American Express sought to compel arbitration, but the Second Circuit panel accepted the plaintiffs’ argument and ruled that their antitrust claim may proceed as a class action so that multiple plaintiffs can share the expenses. The panel’s reasoning: The Federal Arbitration Act does not overrule federal antitrust laws.

This ruling appears to be an end run around Concepcion, and it seems unlikely that the current Supreme Court would uphold the American Express decision. In fact, a March 2012 ruling by the Ninth Circuit expressly disagreed with the American Express decision. Although American Express petitioned for the full Second Circuit to review the case, this request was denied on May 29. One judge wrote that “the matter can and should be resolved by the Supreme Court.”

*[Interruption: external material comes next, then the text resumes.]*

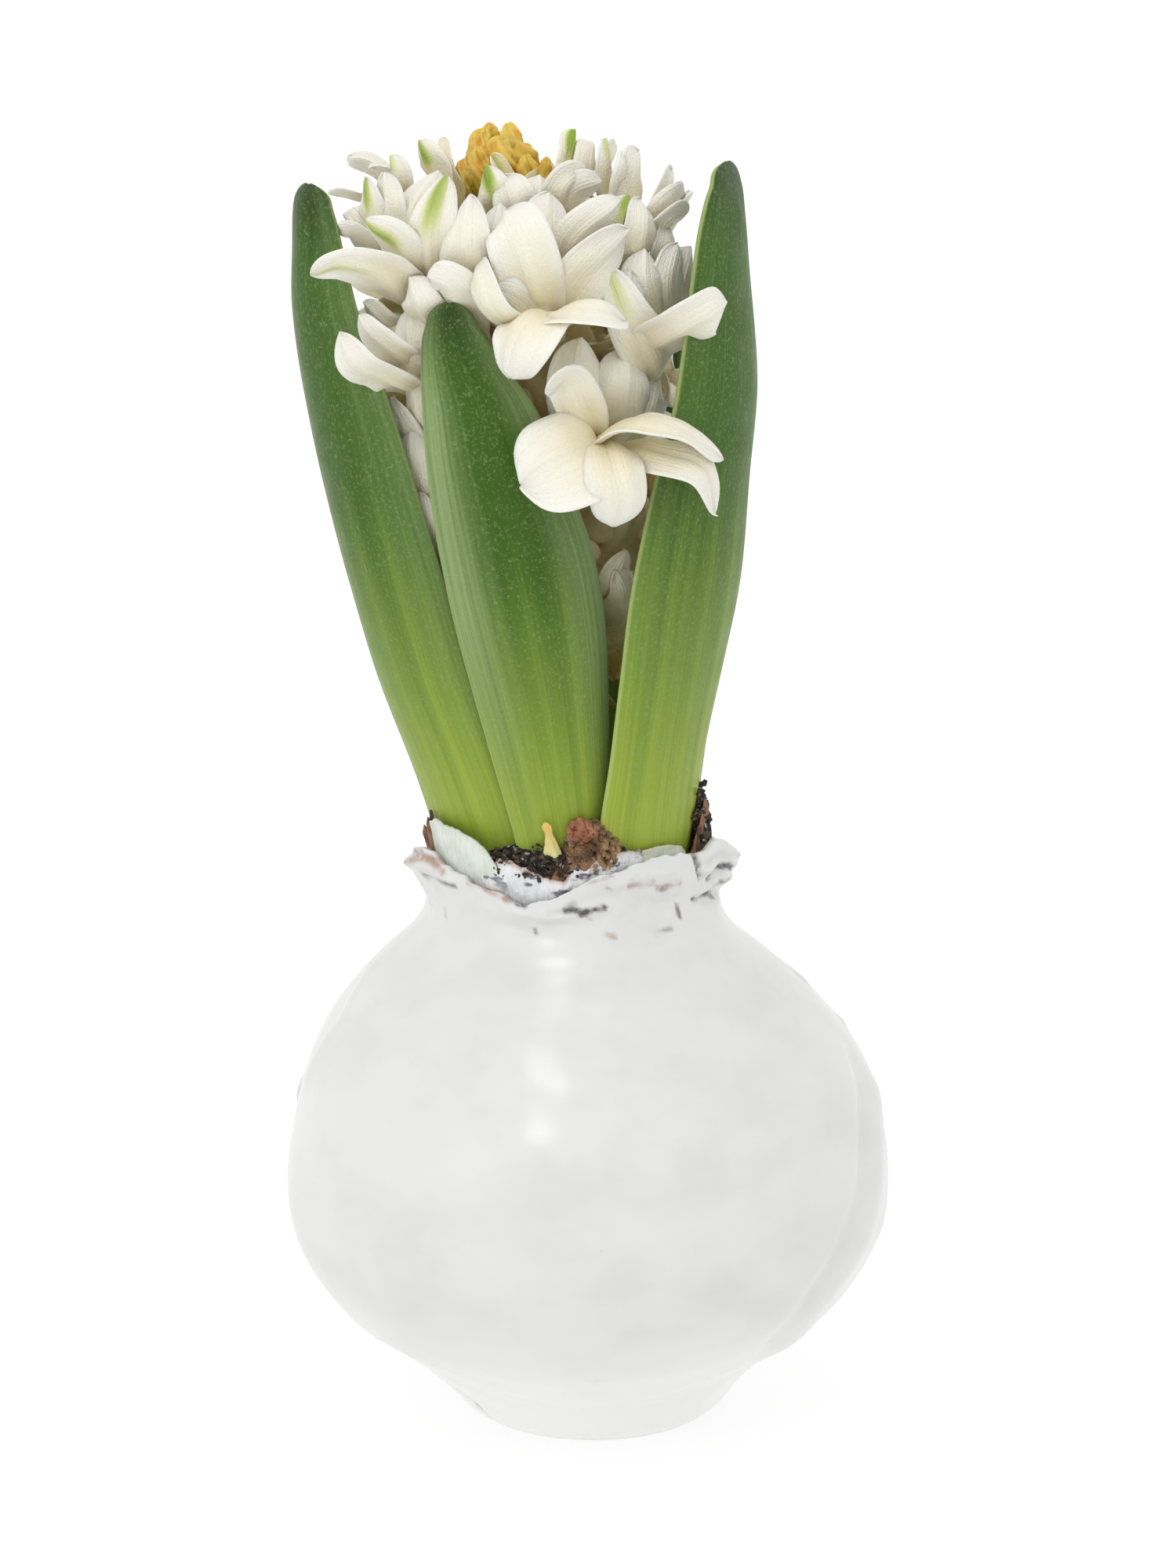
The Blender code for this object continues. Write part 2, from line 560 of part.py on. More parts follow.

The U.S. Congress has also been asked to overturn the Concepcion ruling. A bill titled “The Arbitration Fairness Act of 2011″ would provide that a consumer cannot be forced to bring a dispute to arbitration.

Despite the challenges discussed above, the Concepcion decision pre­sents a real opportunity for companies that grapple with frequent consumer claims. A strong consumer arbitration program can be developed from the customer’s point of view. The following are some elements you should consider including:

  • Bind the company to arbitration.
  • Allow the customer to opt out of arbitration within 30 days after purchase.
  • Pay the arbitration fees.
  • Allow a location reasonably convenient for the customer.
  • Require the company to respond promptly to the customer.
  • Consider providing an incentive, such as paying a defined sum if the arbitrator awards more than the company offered.

Arbitration programs can be a powerful weapon in the fight against expensive class actions. Putting money in the hands of customers who have legitimate claims—and keeping money out of class actions—stands to benefit both your company and your customers.